Monday, August 26, 2013

Commune, Community, Commute, Communion

Let's gather over a discussion of how people gather and its role in its importance to our joint survivor.  

Over the past 9 months I have been looking more at how groups of people care for and interact with one another.  In their homes, over a meal, in a religious ritual.  With family, with friends, with strangers, with enemies.  All of these have things in common:

  • Its purpose is positive - bringing people together and bringing them to a different point in their connections to each other
  • It is nutritive - all of these are opportunities to be "fed", even if some times the "food" is bitter or poisonous.
  • It is global.  

    • In the depths of the Sahara desert, offering (and accepting) a meal from your host is a social necessity to further engagement or business
    • In China, the greeting we know is how are you can be translated as "have you had rice"?
    • In a Mediterranean culture based family home a meal is always offered
    • In other parts of Europe or Latin America, a meal is something to be lingered over
    • In Africa, a meal can be a bowl of meat and vegetables and break
    • In Christian churches all over the world, the sharing of bread and wine in Communion is universal (even when grape juice replaces wine) as a joining of a community around a common symbol of grace, caring, and bonding together.
    • In Jewish families all over the world Passover and other occasions are celebration of appreciation and remembrance of God's grace provided to the Jewish peoples. 
  • In can be done by sharing your resources, even when they are sparse as seen in people bringing meals to those in need or facing challenges of health, money, death of some one close to them, or, even, in bringing a part of a meal to the house of a host who has invited you to their house for a meal.
  • It can be seen in first responders, medical personnel and ordinary citizens who run toward danger, like a bomb blast during a marathon or a building attacked by a jet airplane.  
  • Its visible in caring work done for others with out regard for reciprocation.  It can be seen in gardens being planted or weeded, lawns being cut, snow being shoveled, rides to doctors or church, and many other ways for people or families in need of support during old age, overwhelming grief, chronic illness or acute family challenges including a home burnt to the ground.
Taking this to the context of violence and war, maybe the answer to conflicts between states, tribes, religious sects, races and other separations that cause violence, physical or other wise, maybe we should be bringing meals and a welcoming table with out context other than communing and building a community.

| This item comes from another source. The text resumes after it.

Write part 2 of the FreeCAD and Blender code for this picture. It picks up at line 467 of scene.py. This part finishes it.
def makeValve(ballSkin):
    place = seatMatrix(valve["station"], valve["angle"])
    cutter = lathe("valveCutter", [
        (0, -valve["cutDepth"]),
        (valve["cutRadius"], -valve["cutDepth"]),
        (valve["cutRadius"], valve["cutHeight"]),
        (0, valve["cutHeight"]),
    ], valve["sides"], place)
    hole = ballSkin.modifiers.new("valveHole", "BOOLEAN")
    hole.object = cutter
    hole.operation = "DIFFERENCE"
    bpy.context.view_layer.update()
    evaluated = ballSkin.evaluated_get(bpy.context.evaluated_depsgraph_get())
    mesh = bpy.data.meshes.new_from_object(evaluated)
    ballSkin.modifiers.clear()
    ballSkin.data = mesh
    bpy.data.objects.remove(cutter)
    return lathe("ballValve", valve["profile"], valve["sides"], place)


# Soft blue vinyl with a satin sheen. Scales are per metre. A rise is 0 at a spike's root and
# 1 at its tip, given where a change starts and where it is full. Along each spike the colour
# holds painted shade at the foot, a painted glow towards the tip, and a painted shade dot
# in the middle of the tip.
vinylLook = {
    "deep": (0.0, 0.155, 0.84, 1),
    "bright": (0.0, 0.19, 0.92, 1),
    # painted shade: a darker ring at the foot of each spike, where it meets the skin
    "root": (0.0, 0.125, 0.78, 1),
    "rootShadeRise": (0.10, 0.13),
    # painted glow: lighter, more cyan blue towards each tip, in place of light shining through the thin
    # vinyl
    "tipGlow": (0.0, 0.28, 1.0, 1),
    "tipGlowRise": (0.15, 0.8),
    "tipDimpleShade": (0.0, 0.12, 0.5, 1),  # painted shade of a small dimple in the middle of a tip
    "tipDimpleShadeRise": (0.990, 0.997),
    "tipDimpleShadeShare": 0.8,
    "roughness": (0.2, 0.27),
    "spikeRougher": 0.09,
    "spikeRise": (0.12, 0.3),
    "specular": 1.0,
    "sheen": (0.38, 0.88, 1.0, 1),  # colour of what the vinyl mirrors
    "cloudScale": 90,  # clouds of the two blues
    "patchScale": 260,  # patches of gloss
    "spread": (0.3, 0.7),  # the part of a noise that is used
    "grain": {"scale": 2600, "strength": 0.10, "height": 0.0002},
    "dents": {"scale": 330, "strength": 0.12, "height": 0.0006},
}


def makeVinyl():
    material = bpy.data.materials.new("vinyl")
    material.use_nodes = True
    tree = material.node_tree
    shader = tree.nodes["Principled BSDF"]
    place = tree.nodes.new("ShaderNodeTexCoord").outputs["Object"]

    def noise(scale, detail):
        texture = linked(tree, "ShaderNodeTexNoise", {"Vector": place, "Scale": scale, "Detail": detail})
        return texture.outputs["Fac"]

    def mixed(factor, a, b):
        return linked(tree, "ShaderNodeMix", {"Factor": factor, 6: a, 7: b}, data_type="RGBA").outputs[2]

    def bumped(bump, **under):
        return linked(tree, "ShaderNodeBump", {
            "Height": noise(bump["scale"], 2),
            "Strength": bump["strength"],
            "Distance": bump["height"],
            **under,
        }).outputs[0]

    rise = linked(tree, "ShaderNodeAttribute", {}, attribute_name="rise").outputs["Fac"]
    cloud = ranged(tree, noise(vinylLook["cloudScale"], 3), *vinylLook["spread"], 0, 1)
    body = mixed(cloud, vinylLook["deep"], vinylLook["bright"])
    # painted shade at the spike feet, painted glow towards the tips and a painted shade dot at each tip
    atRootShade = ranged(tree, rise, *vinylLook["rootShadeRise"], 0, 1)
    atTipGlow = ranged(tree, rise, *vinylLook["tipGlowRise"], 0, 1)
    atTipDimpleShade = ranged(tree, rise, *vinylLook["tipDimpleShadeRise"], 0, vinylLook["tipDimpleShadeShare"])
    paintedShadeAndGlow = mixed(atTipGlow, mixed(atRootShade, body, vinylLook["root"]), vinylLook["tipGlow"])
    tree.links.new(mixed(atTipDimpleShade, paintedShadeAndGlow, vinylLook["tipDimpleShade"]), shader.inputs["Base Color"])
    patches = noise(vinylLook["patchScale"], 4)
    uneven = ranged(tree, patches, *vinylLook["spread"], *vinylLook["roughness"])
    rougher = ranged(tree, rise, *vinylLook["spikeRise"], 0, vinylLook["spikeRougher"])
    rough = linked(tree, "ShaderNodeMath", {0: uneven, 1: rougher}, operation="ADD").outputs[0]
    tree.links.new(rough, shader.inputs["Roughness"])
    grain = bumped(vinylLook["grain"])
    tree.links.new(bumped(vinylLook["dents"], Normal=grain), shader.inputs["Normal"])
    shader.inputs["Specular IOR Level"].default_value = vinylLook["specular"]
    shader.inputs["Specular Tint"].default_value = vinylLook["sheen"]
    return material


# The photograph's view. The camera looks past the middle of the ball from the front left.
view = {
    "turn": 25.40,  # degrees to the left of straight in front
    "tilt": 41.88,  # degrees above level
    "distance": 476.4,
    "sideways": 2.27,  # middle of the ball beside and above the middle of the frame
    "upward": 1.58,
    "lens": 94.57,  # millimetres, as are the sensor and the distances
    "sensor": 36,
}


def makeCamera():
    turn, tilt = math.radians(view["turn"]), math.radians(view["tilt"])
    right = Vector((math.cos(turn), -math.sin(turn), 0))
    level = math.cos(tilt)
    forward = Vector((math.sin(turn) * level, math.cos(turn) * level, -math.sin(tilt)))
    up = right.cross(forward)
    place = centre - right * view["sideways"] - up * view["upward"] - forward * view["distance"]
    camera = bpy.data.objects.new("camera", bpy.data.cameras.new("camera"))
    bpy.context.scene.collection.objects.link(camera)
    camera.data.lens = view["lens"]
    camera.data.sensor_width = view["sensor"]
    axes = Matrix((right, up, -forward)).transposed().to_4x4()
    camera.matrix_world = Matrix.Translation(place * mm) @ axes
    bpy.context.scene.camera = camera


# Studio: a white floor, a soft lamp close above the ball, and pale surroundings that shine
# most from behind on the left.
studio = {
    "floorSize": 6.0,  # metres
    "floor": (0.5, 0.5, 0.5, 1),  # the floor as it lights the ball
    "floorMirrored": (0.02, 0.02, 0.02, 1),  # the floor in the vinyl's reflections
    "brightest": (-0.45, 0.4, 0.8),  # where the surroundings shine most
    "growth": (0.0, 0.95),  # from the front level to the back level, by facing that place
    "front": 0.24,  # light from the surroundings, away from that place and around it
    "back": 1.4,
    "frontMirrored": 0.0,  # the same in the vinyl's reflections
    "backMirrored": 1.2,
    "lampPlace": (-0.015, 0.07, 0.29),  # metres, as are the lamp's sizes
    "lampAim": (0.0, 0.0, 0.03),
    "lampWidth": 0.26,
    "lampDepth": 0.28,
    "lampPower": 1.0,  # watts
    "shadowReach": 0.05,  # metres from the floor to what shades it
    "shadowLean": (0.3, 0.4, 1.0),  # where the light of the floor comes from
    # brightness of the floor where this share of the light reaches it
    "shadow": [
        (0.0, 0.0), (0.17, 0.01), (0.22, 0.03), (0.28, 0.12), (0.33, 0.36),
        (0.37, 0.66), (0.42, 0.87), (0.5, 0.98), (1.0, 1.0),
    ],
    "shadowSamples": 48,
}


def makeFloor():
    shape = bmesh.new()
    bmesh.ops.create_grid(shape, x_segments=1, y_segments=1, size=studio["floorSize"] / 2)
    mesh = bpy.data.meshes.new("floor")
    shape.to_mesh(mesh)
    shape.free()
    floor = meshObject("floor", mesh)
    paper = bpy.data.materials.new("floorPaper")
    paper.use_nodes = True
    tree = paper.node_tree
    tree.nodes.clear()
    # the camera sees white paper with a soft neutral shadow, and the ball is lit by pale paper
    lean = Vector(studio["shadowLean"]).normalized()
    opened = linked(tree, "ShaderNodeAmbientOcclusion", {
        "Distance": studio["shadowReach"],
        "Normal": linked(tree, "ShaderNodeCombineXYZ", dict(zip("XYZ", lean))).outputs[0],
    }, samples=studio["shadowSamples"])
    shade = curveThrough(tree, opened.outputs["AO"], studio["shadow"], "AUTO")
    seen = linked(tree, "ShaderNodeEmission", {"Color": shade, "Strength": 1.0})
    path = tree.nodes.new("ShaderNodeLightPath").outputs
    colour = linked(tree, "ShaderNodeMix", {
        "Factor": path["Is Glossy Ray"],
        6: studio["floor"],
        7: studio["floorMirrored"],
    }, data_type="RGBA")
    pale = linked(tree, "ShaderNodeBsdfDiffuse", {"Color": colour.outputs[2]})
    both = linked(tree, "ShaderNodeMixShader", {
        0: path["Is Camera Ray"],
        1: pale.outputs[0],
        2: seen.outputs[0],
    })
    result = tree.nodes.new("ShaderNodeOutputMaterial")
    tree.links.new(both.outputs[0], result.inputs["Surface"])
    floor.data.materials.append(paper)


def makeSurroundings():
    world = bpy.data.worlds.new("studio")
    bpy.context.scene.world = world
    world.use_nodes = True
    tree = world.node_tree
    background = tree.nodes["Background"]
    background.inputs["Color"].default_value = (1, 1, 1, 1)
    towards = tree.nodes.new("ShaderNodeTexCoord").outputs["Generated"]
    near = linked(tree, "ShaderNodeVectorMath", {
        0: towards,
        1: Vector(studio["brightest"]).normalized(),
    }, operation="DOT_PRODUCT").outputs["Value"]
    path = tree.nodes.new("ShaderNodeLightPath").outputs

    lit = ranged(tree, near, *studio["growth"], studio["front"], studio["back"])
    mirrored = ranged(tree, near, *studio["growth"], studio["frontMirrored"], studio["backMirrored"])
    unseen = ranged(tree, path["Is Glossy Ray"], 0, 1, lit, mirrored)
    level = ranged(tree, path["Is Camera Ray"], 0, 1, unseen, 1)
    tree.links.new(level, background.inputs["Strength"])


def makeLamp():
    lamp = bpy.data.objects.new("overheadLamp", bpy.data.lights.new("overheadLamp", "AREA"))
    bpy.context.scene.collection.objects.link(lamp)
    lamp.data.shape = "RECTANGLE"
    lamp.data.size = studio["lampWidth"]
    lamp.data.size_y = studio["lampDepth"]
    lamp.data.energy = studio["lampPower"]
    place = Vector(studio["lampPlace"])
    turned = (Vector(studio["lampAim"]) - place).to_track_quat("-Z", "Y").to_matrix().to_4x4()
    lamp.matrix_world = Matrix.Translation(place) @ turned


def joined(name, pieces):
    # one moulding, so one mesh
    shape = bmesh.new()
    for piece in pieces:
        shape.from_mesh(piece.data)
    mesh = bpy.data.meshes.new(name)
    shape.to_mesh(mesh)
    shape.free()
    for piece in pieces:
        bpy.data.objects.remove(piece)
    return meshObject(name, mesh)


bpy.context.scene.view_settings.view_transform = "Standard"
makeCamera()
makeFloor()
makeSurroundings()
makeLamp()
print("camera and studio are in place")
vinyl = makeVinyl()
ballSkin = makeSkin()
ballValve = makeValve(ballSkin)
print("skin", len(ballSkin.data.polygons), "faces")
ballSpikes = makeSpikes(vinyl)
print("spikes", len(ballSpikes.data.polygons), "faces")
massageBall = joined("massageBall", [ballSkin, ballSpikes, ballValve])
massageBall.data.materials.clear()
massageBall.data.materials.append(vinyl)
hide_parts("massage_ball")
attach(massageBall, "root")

Bombs, guns, poisonous gases, genocide  and missiles are often used, to rare positive effect, and often only worsen our world in any number of ways.  Maybe we should be using more bread, wine (or juice or water) and many other types of shared cultural food to underline our commonalities and not our differences.  And like many families table rules, no politics,  religious or sex talk is to be allowed at the table. 

Break out the table, chairs and subsistence. and let the world commune on small and large scales.  Maybe we can make our world a much better place.